14 November 2008
Maputo — The general secretary of Mozambique's ruling Frelimo Party, Filipe Paunde, on Friday declared that Frelimo is the only party in the country that has proved it is able to solve the problems facing the Mozambican people.
"Frelimo is the guarantor of our present and of the future of our children", he told a local election rally at Malhempsene in the southern city of Matola.
"If you vote for Frelimo, you guarantee the development of Matola", Paunde said, pointing to the improvementS made in living conditions by the central and municipal governments, both under Frelimo control.
"Frelimo has promised and it has delivered", he stressed. "Frelimo promises and it makes good on those promises".

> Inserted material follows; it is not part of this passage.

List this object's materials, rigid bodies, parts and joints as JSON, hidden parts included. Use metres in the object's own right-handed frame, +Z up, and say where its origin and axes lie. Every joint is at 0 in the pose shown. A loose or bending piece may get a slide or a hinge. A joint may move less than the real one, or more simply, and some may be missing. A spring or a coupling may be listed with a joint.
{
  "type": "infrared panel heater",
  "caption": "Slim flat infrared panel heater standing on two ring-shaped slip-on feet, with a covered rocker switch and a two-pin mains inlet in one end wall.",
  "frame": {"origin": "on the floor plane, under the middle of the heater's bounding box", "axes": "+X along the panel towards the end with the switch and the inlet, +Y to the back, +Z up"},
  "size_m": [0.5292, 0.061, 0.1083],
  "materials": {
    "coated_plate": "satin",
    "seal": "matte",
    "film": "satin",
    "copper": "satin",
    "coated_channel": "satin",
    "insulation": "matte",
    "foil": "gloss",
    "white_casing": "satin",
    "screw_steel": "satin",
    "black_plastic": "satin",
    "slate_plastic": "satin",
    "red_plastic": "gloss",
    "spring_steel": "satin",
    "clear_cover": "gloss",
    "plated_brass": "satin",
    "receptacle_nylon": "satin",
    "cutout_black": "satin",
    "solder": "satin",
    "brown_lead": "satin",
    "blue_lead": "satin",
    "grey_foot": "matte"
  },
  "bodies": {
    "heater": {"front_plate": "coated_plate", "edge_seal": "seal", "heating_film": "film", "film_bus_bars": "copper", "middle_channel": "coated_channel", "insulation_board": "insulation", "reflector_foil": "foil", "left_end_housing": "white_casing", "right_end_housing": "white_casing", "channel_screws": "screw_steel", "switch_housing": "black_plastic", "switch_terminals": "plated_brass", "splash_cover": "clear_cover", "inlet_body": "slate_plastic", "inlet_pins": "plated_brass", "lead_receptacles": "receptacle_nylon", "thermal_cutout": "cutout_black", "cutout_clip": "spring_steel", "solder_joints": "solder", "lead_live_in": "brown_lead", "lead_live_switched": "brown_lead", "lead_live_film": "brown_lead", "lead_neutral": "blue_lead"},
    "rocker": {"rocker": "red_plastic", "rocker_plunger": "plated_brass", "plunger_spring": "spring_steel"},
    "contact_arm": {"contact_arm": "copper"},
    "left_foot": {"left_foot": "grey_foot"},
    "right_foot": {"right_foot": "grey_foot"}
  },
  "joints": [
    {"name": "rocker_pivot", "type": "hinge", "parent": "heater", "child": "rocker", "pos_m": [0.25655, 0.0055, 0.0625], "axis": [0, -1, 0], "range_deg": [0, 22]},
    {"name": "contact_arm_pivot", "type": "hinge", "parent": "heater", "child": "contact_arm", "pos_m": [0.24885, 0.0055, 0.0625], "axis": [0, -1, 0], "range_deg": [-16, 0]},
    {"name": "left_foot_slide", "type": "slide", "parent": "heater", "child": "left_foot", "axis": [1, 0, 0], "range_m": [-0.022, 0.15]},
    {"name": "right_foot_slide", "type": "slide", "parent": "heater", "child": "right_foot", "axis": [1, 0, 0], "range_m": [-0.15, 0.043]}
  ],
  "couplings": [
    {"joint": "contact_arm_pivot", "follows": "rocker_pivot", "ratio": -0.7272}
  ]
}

He warned the electorate against other candidates who just imitate the Frelimo programme. "Know how to choose!", he exclaimed. "There are politicians who don't have any agenda of their own, and just repeat what Frelimo says".

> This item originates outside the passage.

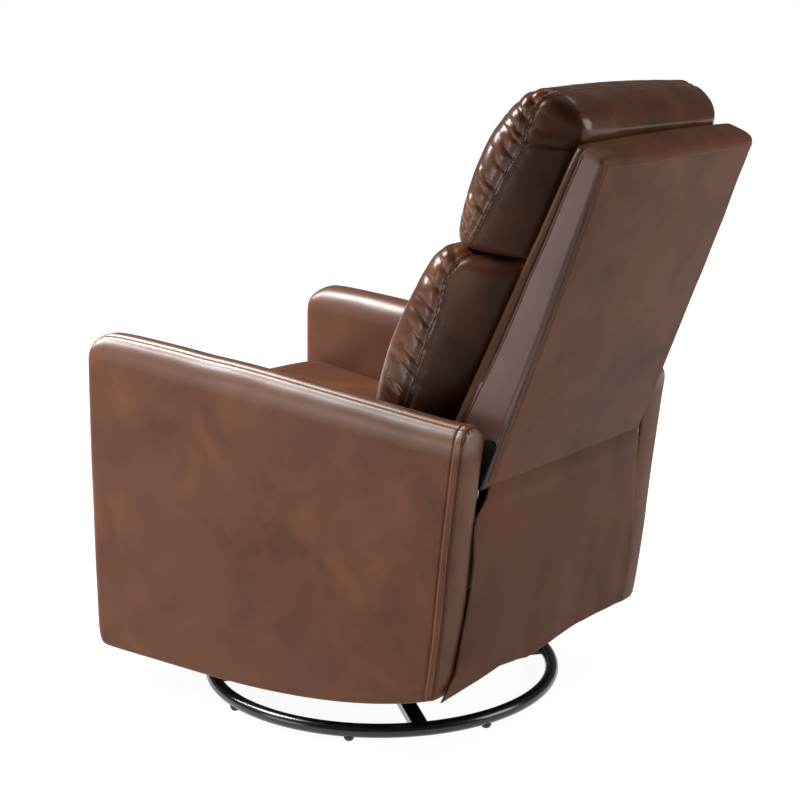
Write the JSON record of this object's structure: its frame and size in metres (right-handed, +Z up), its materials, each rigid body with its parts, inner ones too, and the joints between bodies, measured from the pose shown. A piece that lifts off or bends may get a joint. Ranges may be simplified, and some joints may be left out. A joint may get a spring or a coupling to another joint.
{
  "type": "swivel glider recliner",
  "caption": "Upholstered armchair on a round tube base that swivels, glides on hanging links, reclines its back and folds out a footrest.",
  "frame": {"origin": "on the floor under the middle of the whole chair's box, feet down", "axes": "+Z up; the chair faces -Y; +X is the sitter's left"},
  "size_m": [0.6554, 0.9876, 1.0791],
  "materials": {
    "black_enamel": "gloss black enamel",
    "glide_plastic": "moulded black",
    "steel": "zinc plated",
    "dark_steel": "satin black",
    "plywood": "raw plywood",
    "leather": "mottled mid brown, pebbled, satin",
    "pillow_leather": "warm mid brown, glossier",
    "black_plastic": "moulded black"
  },
  "bodies": {
    "base": {"base_ring": "black_enamel", "base_cross": "black_enamel", "foot_1": "glide_plastic", "foot_2": "glide_plastic", "foot_3": "glide_plastic", "foot_4": "glide_plastic", "foot_5": "glide_plastic", "foot_6": "glide_plastic", "foot_7": "glide_plastic", "foot_8": "glide_plastic", "bearing_lower_race": "steel", "bearing_ball_cage": "steel"},
    "swivel": {"bearing_upper_race": "steel", "swivel_plate": "dark_steel", "glider_bracket_left": "dark_steel", "glider_bracket_right": "dark_steel", "glider_tie_front": "dark_steel", "glider_tie_rear": "dark_steel"},
    "front_links": {"glide_link_front_left": "steel", "glide_link_front_right": "steel"},
    "rear_links": {"glide_link_rear_left": "steel", "glide_link_rear_right": "steel"},
    "seat": {"carriage_rail_left": "dark_steel", "carriage_rail_right": "dark_steel", "carriage_tube_front": "dark_steel", "carriage_tube_rear": "dark_steel", "seat_side_panel_left": "plywood", "seat_side_panel_right": "plywood", "seat_front_rail": "plywood", "seat_rear_rail": "plywood", "seat_spring_1": "steel", "seat_spring_2": "steel", "seat_spring_3": "steel", "seat_spring_4": "steel", "mechanism_plate_left": "steel", "mechanism_plate_right": "steel", "seat_cushion": "leather", "arm_left": "leather", "arm_right": "leather", "rear_skirt": "leather", "rear_stretcher": "plywood", "release_guide": "black_plastic", "release_cable": "black_plastic"},
    "footrest_arms": {"footrest_link_a_left": "steel", "footrest_link_a_right": "steel", "footrest_torque_tube": "dark_steel"},
    "footrest_slides": {"footrest_link_b_left": "steel", "footrest_link_b_right": "steel"},
    "footrest_braces": {"footrest_link_c_left": "steel", "footrest_link_c_right": "steel"},
    "footrest_panel": {"footrest_link_d_left": "steel", "footrest_link_d_right": "steel", "footrest_board": "plywood", "footrest_pad": "leather"},
    "back": {"back_frame": "leather", "back_bracket_left": "dark_steel", "back_bracket_right": "dark_steel", "head_pillow": "pillow_leather", "lumbar_pillow": "pillow_leather"},
    "release": {"release_pull": "black_plastic"}
  },
  "joints": [
    {"name": "swivel", "type": "hinge", "parent": "base", "child": "swivel", "pos_m": [0, -0.08879, 0.045], "axis": [0, 0, 1], "continuous": true},
    {"name": "front_link_swing", "type": "hinge", "parent": "swivel", "child": "front_links", "pos_m": [0, -0.20379, 0.195], "axis": [1, 0, 0], "range_deg": [-15, 15]},
    {"name": "glide", "type": "hinge", "parent": "front_links", "child": "seat", "pos_m": [0, -0.20379, 0.077], "axis": [1, 0, 0], "range_deg": [-15, 15]},
    {"name": "rear_link_swing", "type": "hinge", "parent": "swivel", "child": "rear_links", "pos_m": [0, 0.02621, 0.195], "axis": [1, 0, 0], "range_deg": [-15, 15]},
    {"name": "footrest", "type": "hinge", "parent": "seat", "child": "footrest_arms", "pos_m": [0, -0.37879, 0.3], "axis": [-1, 0, 0], "range_deg": [0, 78]},
    {"name": "footrest_cross", "type": "hinge", "parent": "footrest_arms", "child": "footrest_slides", "pos_m": [0, -0.39931, 0.19448], "axis": [-1, 0, 0], "range_deg": [-156, 0]},
    {"name": "footrest_brace", "type": "hinge", "parent": "footrest_arms", "child": "footrest_braces", "pos_m": [0, -0.41982, 0.08895], "axis": [-1, 0, 0], "range_deg": [-156, 0]},
    {"name": "footrest_tilt", "type": "hinge", "parent": "footrest_slides", "child": "footrest_panel", "pos_m": [0, -0.40118, 0.30196], "axis": [-1, 0, 0], "range_deg": [0, 156]},
    {"name": "recline", "type": "hinge", "parent": "seat", "child": "back", "pos_m": [0, 0.2744, 0.46181], "axis": [-1, 0, 0], "range_deg": [0, 35]},
    {"name": "release", "type": "slide", "parent": "seat", "child": "release", "axis": [0, 0, 1], "range_m": [0, 0.02], "stiffness_N_per_m": 300, "springref_m": -0.003}
  ],
  "couplings": [
    {"joint": "front_link_swing", "follows": "glide", "ratio": -1},
    {"joint": "rear_link_swing", "follows": "glide", "ratio": -1},
    {"joint": "footrest_cross", "follows": "footrest", "ratio": -2},
    {"joint": "footrest_brace", "follows": "footrest", "ratio": -2},
    {"joint": "footrest_tilt", "follows": "footrest", "ratio": 2}
  ]
}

Paunde and the Frelimo candidate for mayor of Matola, Arao Nhancale, attended the inauguration of a new municipal water supply system that will benefit around 10,000 people in the neighbourhoods of Malhempsene, Sikwama and Mussumbuluko. PaunDe claimed this system as an example of the results of Frelimo's governance.
The system has a reserve capacity of 100 cubic metres, and cost seven million meticais (about 290,000 US dollars) allocated by the government's Water Supply Assets and Investment Fund (FIPAG).

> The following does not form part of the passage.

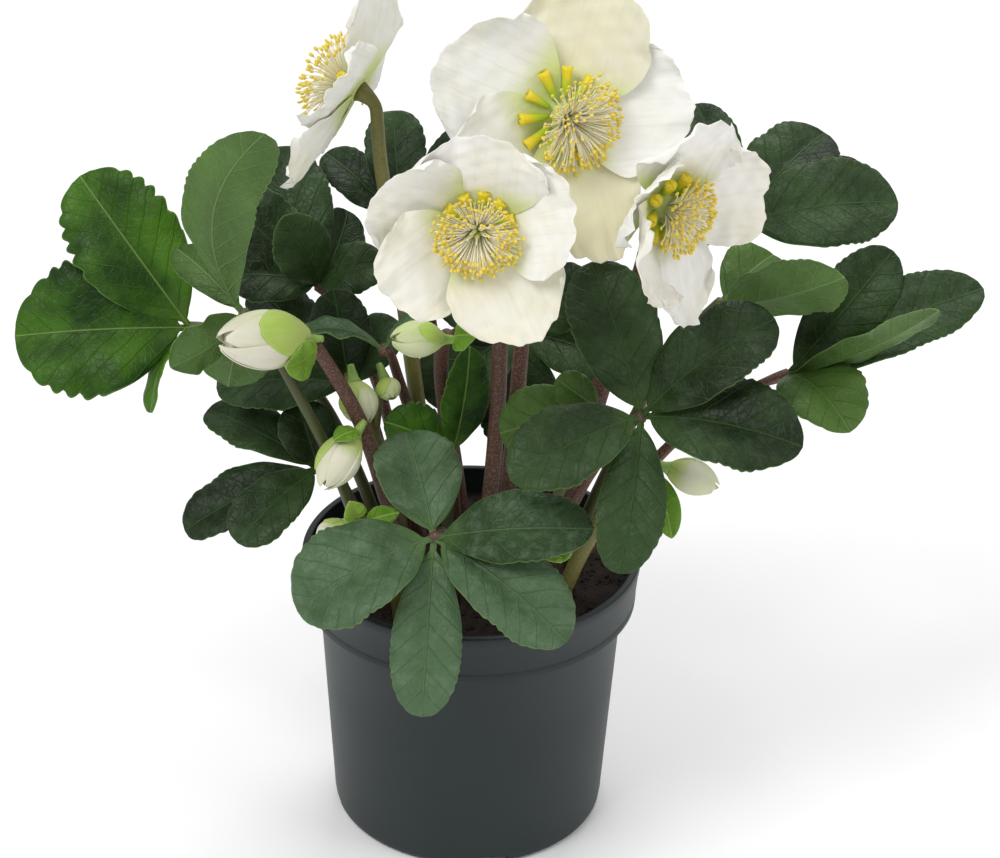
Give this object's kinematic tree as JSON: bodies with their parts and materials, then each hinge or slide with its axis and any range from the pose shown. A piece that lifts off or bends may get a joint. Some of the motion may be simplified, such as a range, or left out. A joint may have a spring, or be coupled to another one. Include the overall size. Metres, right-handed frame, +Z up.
{
  "type": "potted hellebore plant",
  "caption": "White-flowered hellebore plant with buds and toothed evergreen leaves, growing in a round grey-green plastic nursery pot.",
  "frame": {"origin": "centre of the pot's underside, on the surface it stands on", "axes": "+Z up along the pot's axis, -Y to the viewer the two large blooms face, +X to the viewer's right"},
  "size_m": [0.3583, 0.1938, 0.3433],
  "materials": {
    "pot_plastic": "satin",
    "peat": "matte",
    "leaf": "satin",
    "young_leaf": "satin",
    "stem": "matte",
    "sepal": "matte",
    "nectary": "satin",
    "stamen": "matte",
    "pistil": "satin",
    "bud": "matte"
  },
  "bodies": {
    "root": {"pot": "pot_plastic", "soil": "peat", "leaf_front_low": "leaf", "leaf_right_centre": "leaf", "leaf_far_left": "young_leaf", "leaf_left_pale": "young_leaf", "leaf_left_low": "leaf", "leaf_left_mid": "leaf", "leaf_back_left": "leaf", "leaf_back_centre": "leaf", "leaf_back_mid": "leaf", "leaf_back_right": "leaf", "leaf_right_pale": "young_leaf", "leaf_right_low": "leaf", "leaf_centre": "leaf", "leaf_centre_right": "leaf", "leaf_left_high": "leaf", "leaf_young": "young_leaf", "bloom_high_stem": "stem", "bloom_high_sepals": "sepal", "bloom_high_nectaries": "nectary", "bloom_high_stamens": "stamen", "bloom_high_pistil": "pistil", "bloom_front_stem": "stem", "bloom_front_sepals": "sepal", "bloom_front_nectaries": "nectary", "bloom_front_stamens": "stamen", "bloom_front_pistil": "pistil", "bloom_right_stem": "stem", "bloom_right_sepals": "sepal", "bloom_right_nectaries": "nectary", "bloom_right_stamens": "stamen", "bloom_right_pistil": "pistil", "bloom_left_stem": "stem", "bloom_left_sepals": "sepal", "bloom_left_nectaries": "nectary", "bloom_left_stamens": "stamen", "bloom_left_pistil": "pistil", "bud_stem_left": "stem", "bud_stem_inner": "stem", "bud_stem_middle": "stem", "bud_stem_low": "stem", "bud_stem_right": "stem", "bud_left": "bud", "bud_left_low": "bud", "bud_inner": "bud", "bud_inner_small": "bud", "bud_middle": "bud", "bud_low": "bud", "bud_right": "bud"}
  },
  "joints": []
}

Manuel Tomas, a director of Aguas de Mocambique, the private-led consortium that manages the Maputo and Matola water systems, told AIM that the first stage of the project consisted in building the water reserve and 18 new standpipes, and repairing six standpipes that had long been out of operation. Six kilometres of new pipes were laid in Malhampsene alone.
"It's not a definitive solution", said Tomas, "since the construction of a new distribution centre is envisaged in Tsalala neighbourhood".
The chairperson of the FIPAG board, Nelson Beete, told the ceremony that the second phase of the project would start next year. FIPAG was about to launch the tender from which the contractor will be chosen.
The Tsalala centre will distribute water to several other neighbourhoods. Beet said "this is a vast programme, budgeted at 95 million euros (120 million US dollars). It will mean water 24 hours a day for these neighbourhoods and a coverage rate of 70 per cent".
The first phase, however, guarantees water for only between eight and ten hours a day. Telmina Pereira, governor of Maputo province, said that one of the new system's great advantages is that residents of Malhampsene will no longer have to cross the Maputo-South Africa motorway in search of water, which has led to serious traffic accidents.
"Because it was not possible to open boreholes in this area, since the water is salty, the government decided, in collaboration with the Matola municipality, that there was no alternative to this project", said Pereira, "we hope that with the second phase the problem of water shortages will be solved".